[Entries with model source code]
━━━━━━━━━━
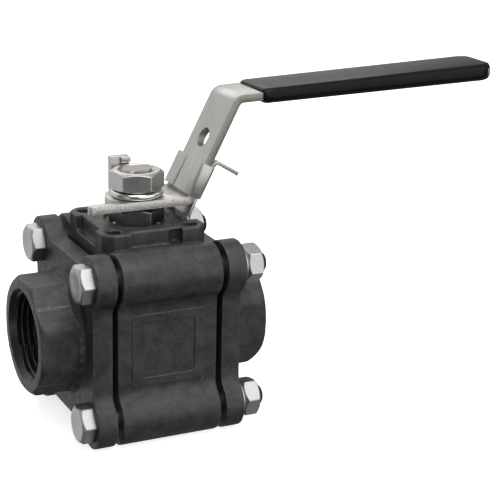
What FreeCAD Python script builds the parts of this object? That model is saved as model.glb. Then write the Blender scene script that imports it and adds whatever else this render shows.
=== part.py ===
import FreeCAD, Part
import math
import os
import re

# Three-piece ball valve, DN25 (1 inch), with an ISO 5211 F04 mounting pad and a lockable lever.
# Origin at the centre of the ball. +X is along the pipe towards the outlet and the handle,
# +Y is to the back, +Z is up along the stem. Millimetres.

V = FreeCAD.Vector
Rotation = FreeCAD.Rotation
Placement = FreeCAD.Placement

SIZES = {
    # castings
    "half_length": 44.6,
    "neck_flats": 41.6,
    "body_half": 19.3,
    "cap_gap": 2.1,
    "flange_thick": 7.4,
    "bolt_offset": 26.5,
    "lobe_radius": 9.9,
    "waist_half": 30.7,
    "bore_radius": 12.5,
    "thread_radius": 15.15,
    "thread_depth": 18.0,
    "thread_chamfer": 2.3,
    "spigot_radius": 24.0,
    "seal_width": 2.4,
    "seal_radius": 22.4,
    "seal_inner": 20.6,
    "lobe_fillet": 5.0,
    "neck_rim": 0.2,
    "neck_turn": 22.5,
    # mounting pad
    "pad_base": 27.0,
    "pad_top": 40.6,
    "pad_half": 20.2,
    "pad_corner_radius": 26.2,
    "pad_circle": 42.0,
    "pad_hole": 5.5,
    "notch_half": 10.0,
    "notch_depth": 2.3,
    "notch_floor": 34.6,
    "pocket_at": 7.9,
    "pocket_round": 2.5,
    "pocket_roof": 0.9,
    "lock_notch_start": 15.5,
    "panel_half": 14.0,
    "panel_rise": 0.5,
    "panel_band": 3.7,
    # ball and seats
    "ball_radius": 19.0,
    "ball_clearance": 0.3,
    "cavity_radius": 20.5,
    "seat_radius": 18.6,
    "seat_inner_face": 10.5,
    "seat_outer_face": 22.0,
    # stem stack
    "stem_radius": 6.0,
    "stem_clearance": 0.3,
    "stem_flats": 9.0,
    "stem_top": 59.2,
    "collar_radius": 8.4,
    "pocket_radius": 9.0,
    "pocket_top": 24.5,
    "packing_radius": 9.4,
    "packing_floor": 28.5,
    "packing_top": 35.4,
    "packing_gap": 0.1,
    "gland_top": 37.8,
    "recess_radius": 12.0,
    "recess_floor": 39.6,
    "gland_nut_flats": 18.0,
    "gland_nut_height": 5.6,
    "gland_nut_turn": 38.5,
    "blade_half": 3.0,
    "blade_gap": 0.2,
    "blade_base": 14.4,
    "blade_radius": 7.0,
    "collar_base": 19.7,
    "collar_height": 3.0,
    "groove_base": 25.2,
    "groove_width": 2.2,
    "o_ring_radius": 1.0,
    "dish_thick": 0.9,
    "dish_gap": 0.3,
    "dish_radius": 9.0,
    "dish_inner": 6.4,
    # body bolts
    "bolt_radius": 4.0,
    "bolt_clearance": 0.5,
    "bolt_flats": 13.0,
    "bolt_turn": 44.0,
    "nut_turn": 9.0,
    "washer_band": 2.4,
    "washer_split": 0.8,
    "bolt_head": 5.0,
    "bolt_end": 39.5,
    "bolt_nut": 6.3,
    "bolt_washer": 2.0,
    # lever
    "lever_thick": 3.0,
    "lever_width": 20.0,
    "lever_under": 46.0,
    "lever_hub_radius": 11.8,
    "leg_tilt": 27.0,
    "leg_foot": 18.04,
    "leg_foot_height": 48.32,
    "bend_radius": 3.5,
    "handle_rise": 1.55,
    "handle_start": 36.3,
    "handle_end": 146.5,
    "lock_hole_radius": 3.8,
    "lock_hole_along": 22.0,
    "arm_reach": 20.6,
    "arm_width": 3.0,
    "ear_start": -6.0,
    "ear_end": 1.2,
    "ear_back": 13.5,
    "ear_bend": 2.2,
    "ear_top": 61.2,
    "lip_start": -2.5,
    "lip_reach": 1.8,
    "lip_thick": 2.0,
    "grip_start": 46.3,
    "grip_end": 150.0,
    "grip_wall": 1.9,
    "grip_side": 1.2,
    "grip_corner": 8.0,
    "grip_edge": 1.9,
    "top_washer": 2.6,
    "top_washer_radius": 9.9,
    "top_nut_flats": 18.0,
    "top_nut_height": 7.2,
    "top_nut_turn": 39.8,
    # locking slide
    "slide_wall": 1.2,
    "slide_clearance": 0.3,
    "slide_low": 0.8,
    "slide_high": 13.6,
    "seam_at": 2.5,
    "seam_width": 0.6,
    "tongue_half": 9.0,
    "tongue_drop": 9.0,
    "tongue_bottom": 40.8,
    "tab_root": 12.4,
    "tab_knee": 28.7,
    "tab_knee_height": 60.7,
    "tab_tip": 37.4,
    "tab_tip_height": 55.3,
    "tab_start": -8.5,
    "tab_width": 3.0,
}

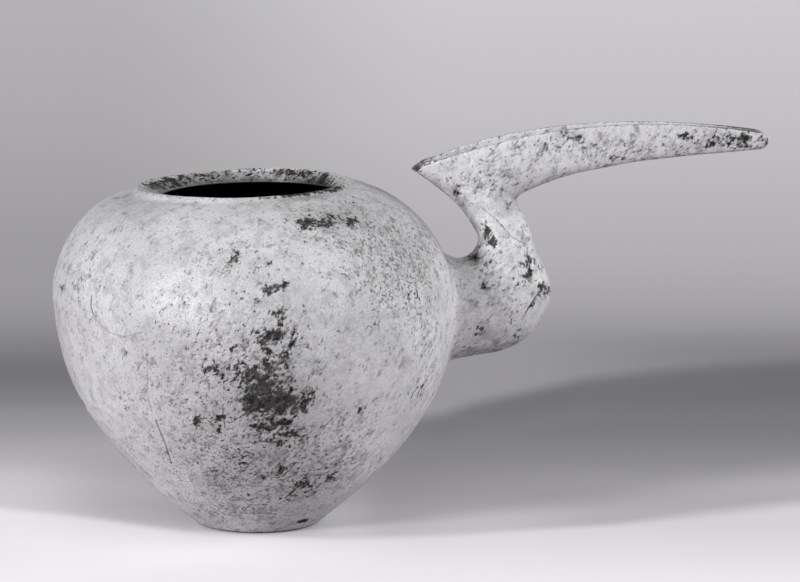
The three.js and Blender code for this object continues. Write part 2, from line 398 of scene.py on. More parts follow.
━━━━━━━━━━
The request: Print the material above verbatim, first line through the line containing "Placement = FreeCAD.Placement", both included.

Reply to the exercise:
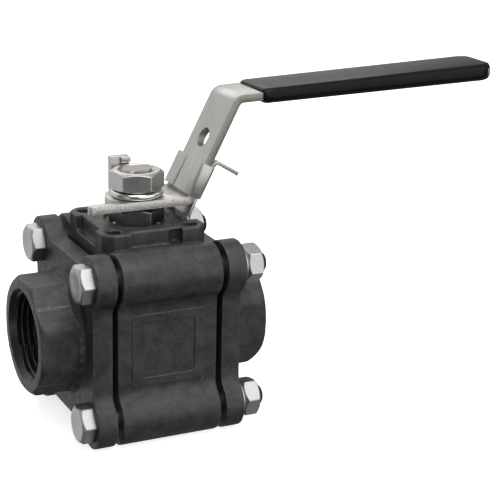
What FreeCAD Python script builds the parts of this object? That model is saved as model.glb. Then write the Blender scene script that imports it and adds whatever else this render shows.
=== part.py ===
import FreeCAD, Part
import math
import os
import re

# Three-piece ball valve, DN25 (1 inch), with an ISO 5211 F04 mounting pad and a lockable lever.
# Origin at the centre of the ball. +X is along the pipe towards the outlet and the handle,
# +Y is to the back, +Z is up along the stem. Millimetres.

V = FreeCAD.Vector
Rotation = FreeCAD.Rotation
Placement = FreeCAD.Placement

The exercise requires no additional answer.